The bad actors are still going to be bad and lie about it, the honest actors just got burdened with some of the worst legislation in recent history without it even coming from our elected officials.

It's dangerous and I don't care for having to backtrack through years worth of projects in use and figure out how they can each be GDPR compliant. It's a tax on creators time and is imo one of the worst possible things legislators can do to an emerging space (as all software is).

How are the representatives "unelected"? The European Parliament is elected every five years by the citizens of all EU member states and voted on the GDPR in 2016 after long talks. Some even say that the GDPR is not hard enough.
The GDPR was passed by the European Comission, not the EP. Members of the EC are appointed, just like ministers in governments. But governments can only pass time limited decrees which then have to be signed into laws and voted for in Parliament. The EC which can pass binding regulations that apply indefinitely.
I think you mean "proposed" instead of "passed" - "passed" is usually used to mean "passed a law"
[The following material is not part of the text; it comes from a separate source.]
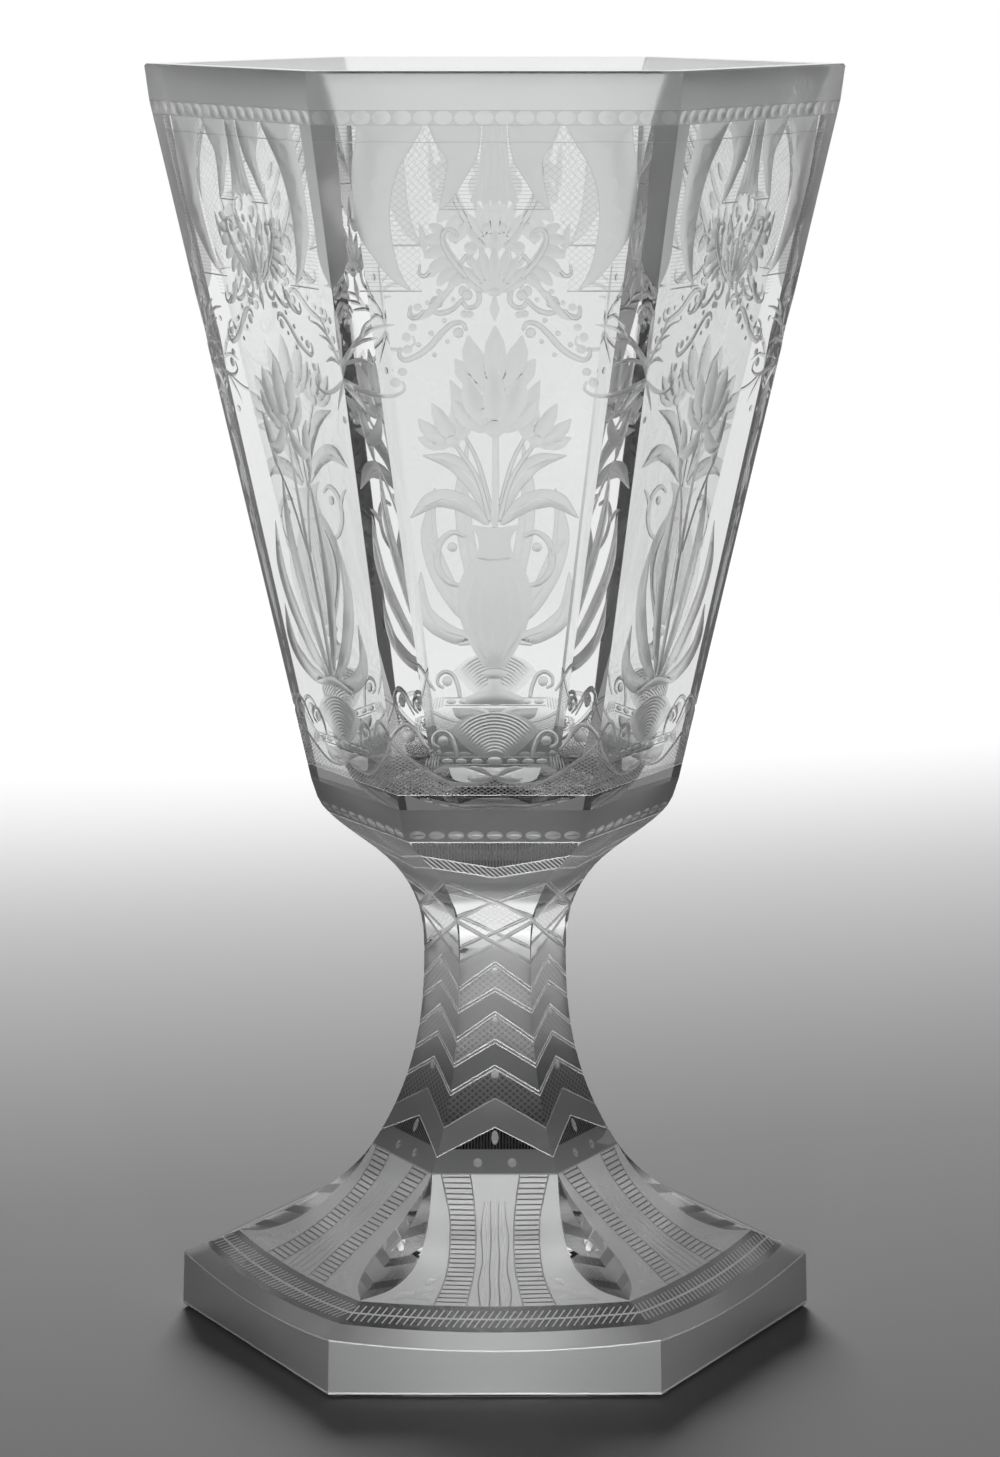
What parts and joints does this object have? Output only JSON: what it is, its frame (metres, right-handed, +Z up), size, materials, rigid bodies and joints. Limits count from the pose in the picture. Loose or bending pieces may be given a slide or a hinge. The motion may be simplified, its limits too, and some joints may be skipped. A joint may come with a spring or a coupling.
{
  "type": "glass chalice",
  "caption": "Hexagonal cut-glass chalice: a tall tapered bowl on a waisted stem and a stepped spreading foot, with matt engraved ornament.",
  "frame": {"origin": "centre of the foot's flat underside, on the surface that the chalice stands on", "axes": "+Z up along the chalice's own axis, -Y through the middle of the front flat, +X through an arris"},
  "size_m": [0.1352, 0.117, 0.25],
  "materials": {
    "bowl_crystal": "polished, with matt wheel-engraved ornament",
    "stem_crystal": "mostly matt, with engraved zigzags and a few polished facets",
    "foot_crystal": "matt sides, polished bevel and flutes, with engraved ornament"
  },
  "bodies": {
    "root": {"bowl": "bowl_crystal", "stem": "stem_crystal", "foot": "foot_crystal"}
  },
  "joints": []
}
The commission proposes legislation, the council & parliament pass it

You are wrong.

The GDPR was formally proposed by the European Commission, but it then went to the European Parliament (where it was amended). If the European Parliament had voted against it then it would have never become law.

You do realise that the European Parliament is directly-elected, right?
Not by me and I do not consent. My consent does not matter, unfortunately, I must abide. Governments are good at that.